Another beneficial trait, though it’s not always required, is for a mentor to have some degree of more experience than the mentee. This way, they can guide you around whatever areas you want to develop, such as improved management skills or industry expertise. Knowing that someone’s been down the road you’re embarking on makes their mentoring advice even more meaningful.

The best mentors are also great questioners. Asking the right questions and then really listening — often more than they talk — can make a difference in how the mentee can come to their own decisions.

Being trustworthy and keeping what is said confidential matters, as well. Being mentored puts you in a vulnerable spot as you share things with a mentor that you don’t share elsewhere.

Lastly, great mentors genuinely have your best interests at heart — not their own interests or the company’s. Sometimes, a direct manager can do this. Other times, it’s not possible.

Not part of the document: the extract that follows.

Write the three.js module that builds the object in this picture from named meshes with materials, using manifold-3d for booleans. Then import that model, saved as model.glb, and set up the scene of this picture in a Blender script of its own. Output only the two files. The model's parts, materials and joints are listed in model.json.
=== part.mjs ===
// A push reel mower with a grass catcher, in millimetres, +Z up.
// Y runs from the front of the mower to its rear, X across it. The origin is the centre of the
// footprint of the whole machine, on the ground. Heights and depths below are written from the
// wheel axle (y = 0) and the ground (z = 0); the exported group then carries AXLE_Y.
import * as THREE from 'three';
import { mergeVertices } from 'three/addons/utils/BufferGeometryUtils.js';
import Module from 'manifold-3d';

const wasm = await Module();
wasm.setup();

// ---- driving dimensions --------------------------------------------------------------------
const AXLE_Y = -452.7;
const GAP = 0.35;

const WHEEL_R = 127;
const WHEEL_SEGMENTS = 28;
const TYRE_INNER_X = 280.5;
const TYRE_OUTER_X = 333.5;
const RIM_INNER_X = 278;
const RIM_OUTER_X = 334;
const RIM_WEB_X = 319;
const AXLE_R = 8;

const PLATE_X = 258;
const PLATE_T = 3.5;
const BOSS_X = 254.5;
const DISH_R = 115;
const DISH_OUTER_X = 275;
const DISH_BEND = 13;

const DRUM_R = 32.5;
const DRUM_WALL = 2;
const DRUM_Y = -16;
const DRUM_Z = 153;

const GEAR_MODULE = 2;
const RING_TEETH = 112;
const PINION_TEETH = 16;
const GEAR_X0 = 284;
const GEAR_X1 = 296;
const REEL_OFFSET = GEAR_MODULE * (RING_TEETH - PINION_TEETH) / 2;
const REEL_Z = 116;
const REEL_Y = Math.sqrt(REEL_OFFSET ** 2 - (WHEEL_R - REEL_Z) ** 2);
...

Business Coaches and Accountability Groups

Most mentor/mentee relationships are free for the asking and giving. But there are times when you might need to pay for a mentor, and that’s why I’m sharing this option with you. In these instances, you’re likely working with a business coach.

Today I have two ways of getting mentorship — both in a paid capacity. It’s not how you would typically think of a mentor relationship, but it’s invaluable to me. With one mentor, we focus on the HR side of the business, organizational design, performance management and critical conversations I need to have with my staff and how to enable them to have critical conversations, too. She’s been incredible to work with and is a talented, supportive guide.

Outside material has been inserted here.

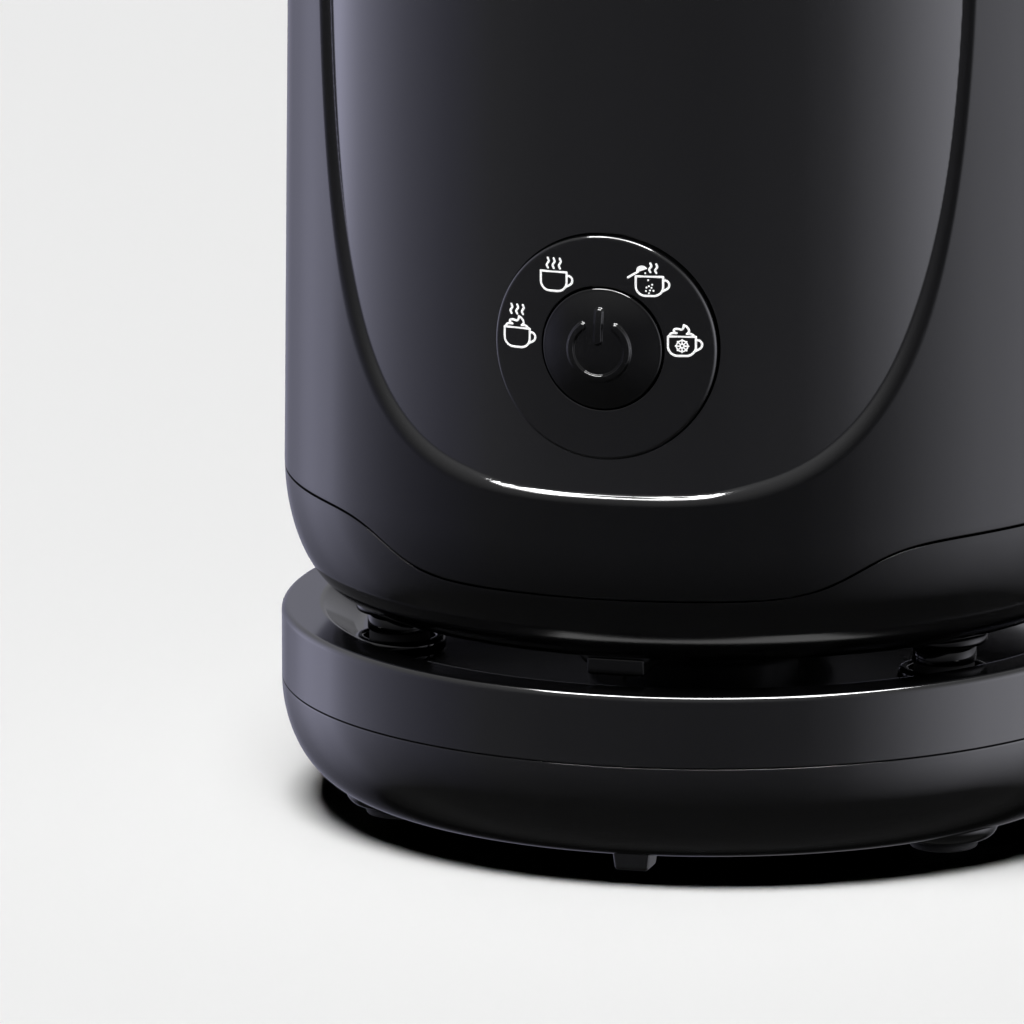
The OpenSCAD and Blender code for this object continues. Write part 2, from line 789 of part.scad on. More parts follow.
module powder_cap()
  color([0.12, 0.12, 0.13])
    rotate_extrude()
      polygon(concat(
        [[0, cap_plug_z + 1.6], [neck_r - 3.2, cap_plug_z + 1.6], [neck_r - 3.2, cap_plug_z],
         [neck_r - 1.2, cap_plug_z], [neck_r - 1.2, 181], [neck_r - 2, 181], [neck_r - 2, 183],
         [neck_r - 0.3, 183], [neck_r - 0.3, neck_top_z + 0.1], [cap_r, neck_top_z + 0.1]],
        arc(cap_r - 1, neck_top_z + 1.1, 1, 1, 0, 90, 5),
        arc(cap_r - 1, 195, 10.1, 195 - neck_top_z - 2.1, 270, 180, 8),
        arc(0, 196.6, 11, 3.6, 0, 90, 12)));

module cap_seal() color([0.30, 0.30, 0.31]) tube(neck_r - 0.1, neck_r - 2, 181.1, 182.9);

// ---------- which parts to draw ----------

base_top_cover();
base_bottom_cover();
base_connector();
base_contacts();
base_foot_pads();
base_screws();
cord_gland();
cord_clamp();
clamp_screws();
base_connector_screws();
jug_lower_shell();
jug_foot_pads();
jug_screws();
jug_shell();
jug_connector();
jug_contacts();
jug_connector_screws();
rim_collar();
inner_cup();
cup_gasket();
whisk_spindle();
heater_plate();
heater_element();
temperature_sensor();
thermal_fuse();
motor_bracket();
bracket_screws();
motor_can();
motor_end_cap();
field_magnets();
motor_bushes();
power_board();
power_board_screws();
control_ring();
mode_board();
mode_board_screws();
mode_leds();
tact_switch();
handle_shell();
handle_grip();
handle_screws();
power_button();
switch_plunger();
motor_shaft();
armature();
magnet_carrier();
drive_magnets();
whisk_hub();
whisk_coil();
whisk_magnets();
lid_frame();
lid_window();
lid_seal();
powder_cap();
cap_seal();
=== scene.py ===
"""A black milk frother: a heated jug with a whisk, a lid and a ring of controls, on a corded power base.

Lengths in this script are millimetres until a mesh is made, and heights are above the table.
"""

import json
import math

import bpy
import numpy as np
from mathutils import Matrix, Vector


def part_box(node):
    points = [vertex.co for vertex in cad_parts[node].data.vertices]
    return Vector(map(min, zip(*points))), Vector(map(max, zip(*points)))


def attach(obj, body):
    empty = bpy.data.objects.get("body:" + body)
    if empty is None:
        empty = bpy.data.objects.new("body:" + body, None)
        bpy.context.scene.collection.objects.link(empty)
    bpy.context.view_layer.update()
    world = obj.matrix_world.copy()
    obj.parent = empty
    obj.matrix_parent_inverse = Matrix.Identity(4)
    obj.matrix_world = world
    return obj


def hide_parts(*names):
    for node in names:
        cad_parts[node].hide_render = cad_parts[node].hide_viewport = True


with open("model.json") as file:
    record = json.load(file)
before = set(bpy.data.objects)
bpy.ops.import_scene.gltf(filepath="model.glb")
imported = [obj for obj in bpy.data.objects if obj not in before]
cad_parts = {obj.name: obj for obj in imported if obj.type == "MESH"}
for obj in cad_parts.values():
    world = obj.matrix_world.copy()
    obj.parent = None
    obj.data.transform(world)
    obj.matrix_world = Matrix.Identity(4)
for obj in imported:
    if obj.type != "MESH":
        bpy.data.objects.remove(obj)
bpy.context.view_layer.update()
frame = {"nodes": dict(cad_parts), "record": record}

MM = 0.001
TAU = 2 * math.pi


def box_mm(node):
    """A CAD node's lowest and highest corner, in millimetres to the nearest tenth."""
    return [[round(c / MM, 1) for c in corner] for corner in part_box(node)]


def heights(node):
    """A CAD node's lowest and highest point above the table, in millimetres."""
    return [corner[2] for corner in box_mm(node)]


# ---------- driving sizes, from the frame ----------

BASE_R = round(box_mm("base_top_cover")[1][0])
RIM_Z = 27.6
BASE_SEAM_Z = heights("base_bottom_cover")[1]
BASE_SEAM_HALF = 0.08
TRAY_Z = heights("jug_foot_pads")[0]
RIM_W = 5.7
FOOT_R = 45.0
FOOT_ANGLES = [math.radians(a) for a in (-60, 60, 180)]
WALL = 2.4

JUG_BASE_Z = heights("jug_connector")[0]
JUG_TOP_Z = heights("jug_shell")[1]
JUG_R = 59.5
JUG_TOP_R = 58.3
JUG_FLAT_R = 50.5
JUG_CURVE_Z = 48.5
JUG_WALL = 2.6
SEAM_FRONT_Z, SEAM_SIDE_Z = 40.5, 47.55
SEAM_RISE, SEAM_SPREAD = math.radians(34.25), math.radians(7.05)
SEAM_GAP = 0.24

RING_LOW, RING_HIGH = box_mm("control_ring")
CTRL_Z = (RING_LOW[2] + RING_HIGH[2]) / 2
RING_R = (RING_HIGH[0] - RING_LOW[0]) / 2
RING_FACE = -RING_LOW[1]
BUTTON_R = 8.4
BUTTON_EDGE = 60.0
BUTTON_BACK = 56.2
RING_LEDGE = 57.4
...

I also regularly meet with a group of executives where a business coach is the facilitator. I pay a fee to be involved, and the group’s been worth the investment for me. We do regular group meetings (currently, video calls) and also monthly one-on-ones with the coach. The group calls are a combination of expert presentations and trouble-shooting member issues. Whether we are problem-solving one of my issues or not, I always learn concepts and techniques that I can apply to my challenges and opportunities. And when we commit to leveraging a new approach, the group holds each person accountable for the execution and bringing lessons learned back to the group. It’s a team of peers to help me with my team at FSFP.

How to Approach a Prospective Mentor

Finding someone willing to mentor you in an official capacity can take time, but it’s a worthwhile effort.

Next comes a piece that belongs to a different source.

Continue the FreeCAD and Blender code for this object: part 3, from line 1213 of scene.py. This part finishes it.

I like this step-by-step approach in Harvard Business Reviews’ How to Build a Great Relationship with a Mentor article:

  • Define your goals and specific needs for getting a mentor — where you want to be and the opportunities and gaps before you.
  • Write the “job description” of your ideal mentor, defining someone who can help you get where you want to go.
  • Search for mentors through your second-degree network. LinkedIn is a great place for this, of course.
  • Make the ask and keep things simple by requesting an initial conversation where you can get to know the potential mentor.
  • Use that first meeting to determine if this person is the right fit for you and if they’re open to the idea of mentoring you.
  • Schedule a follow-up meeting to seal the deal. Once the person confirms they will meet with you again, send an email proposing an agenda and hinting at the idea of a longer-term relationship.
  • Once the mentor says yes, create a structured accountability process with an agreement that includes terms that say, for example, you will meet once a month for the next six months.

The article’s author recommends showing appreciation after each interaction with the mentor, saying how you’re benefiting from the relationship. That’s excellent advice, and I hope I remembered to thank my many mentors along the way.

Who’s Helping You and Who Are You Helping?

If you believe now is the time to get a mentor or be one, I encourage you to take the leap. You’ll benefit from the fresh perspectives and guidance that come from being mentored. If you’re in the mentor’s seat, you can pay it forward by sharing your hard-earned wisdom and insights to others — and you may learn something, too. And don’t forget that “mentoring” can also be ad hoc bits of wisdom that meaningfully change your perspective.

Look for those mentoring moments and opportunities in your workplace … then carpe diem!